Royal Air Force (RAF) fighter jets launched on Wednesday to intercept a cargo airliner that was worrying air traffic control towers in the United Kingdom. The aircraft causing worries was a Russian made cargo plane, a Antonov An-26 out of Latvia. the RAF Typhoon fighters successfully intercepted the cargo plane and escorted it to London Stansted.
According to an Royal Air Force spokesman, the Typhoon jets launched in the afternoon from RAF Coningsby to intercept the cargo plane that was south of London. The fighters quickly reacted and approached the suspect aircraft at supersonic speeds. The RAF regrets the use of the high-speed intercept and any noise disturbance as a result of the operation. Currently, Essex Police are now in control of the operation and investigation.
According to Essex Police indicated that the Royal Air Force fighters intercepted the Russian made cargo aircraft following a loss in communications between the plane and ground control. The aircraft, with RAF escort, touched down safely around 5:20pm local London time at Stagnated Airport. The three crew members on board have been interviewed by the police. The believed reasoning for the loss of communication appears to be due to a change in the jurisdiction of airspace as the cargo airliner flew towards its destination of Birmingham. Police indicated that the incident is not being investigated any further by police and as soon as the cargo plane is ready, it will continue its journey to Birmingham.

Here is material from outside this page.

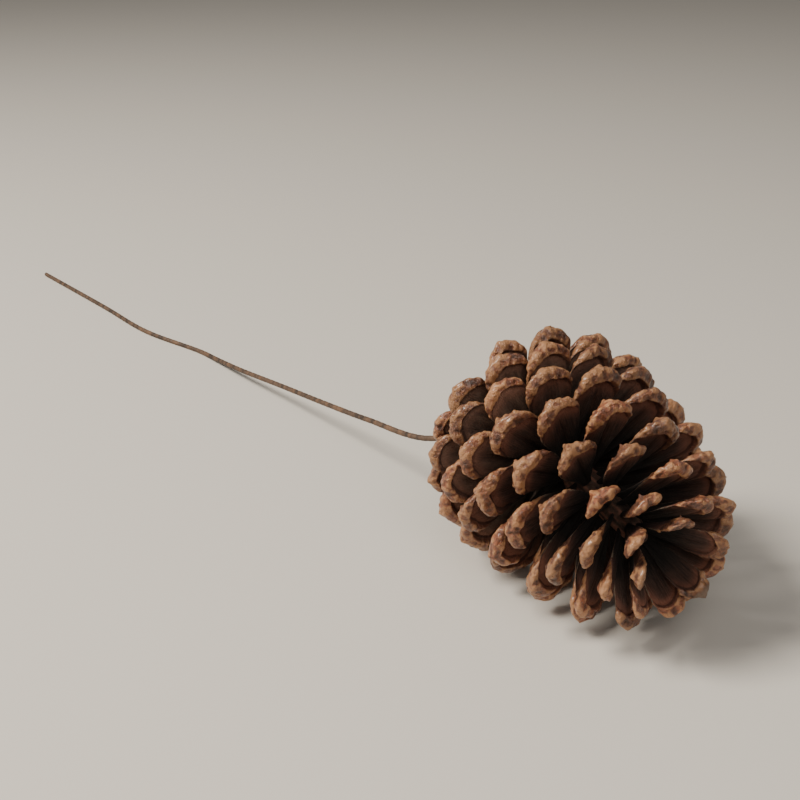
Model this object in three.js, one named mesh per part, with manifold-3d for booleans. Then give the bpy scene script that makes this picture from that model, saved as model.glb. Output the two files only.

As the RAF fighters sped towards the cargo plane, around 4:40pm local time people in the area of Kent heard a loud bang. The Typhoon fighters broke the sound barrier and a sonic boom rocked the region. It was loud enough, Twitter feeds from the area exploded with speculation that there had been either an earthquake or an explosion in the area. A spokeswoman for Kent Police said that there had been a high number of calls reporting a loud bang in the north-west area of Kent.
The bang from the sonic boom was heard coming from the Dartford area. The sound of the Royal Air Force fighters breaking the sound barrier was felt in Kemsing, Sevenoakes, Faversham, Dartford, Tunbridge Wells and Maidstone. A tweet from a resident of Wilmington said that her house was shaking from the sonic boom and another Twitter post from Kent said they had felt their house shake. Other feeds showed the sound was heard all over the Kent area.
Taking to Twitter themselves, the Royal Air Force tweeted an apologizing for the sonic boom. The RAF indicated that they only go supersonic over dry ground when it is absolutely necessary.
In a Soundcloud clip released of the warnings from the Royal Air Force Typhoons to the intercepted Russian made cargo aircraft, the RAF pilots indicated that on the order of Her Majesty’s Government of the United Kingdom, if the Latvian cargo airliner did not respond, it would be shot down. RAF fighters rarely go supersonic over dry land, and even more rare to do so in populated areas. It remains to be seen what justified the call for a supersonic intercept of the cargo plane since all indications point to just a communication breakdown as the airplane transitioned from one airspace to another.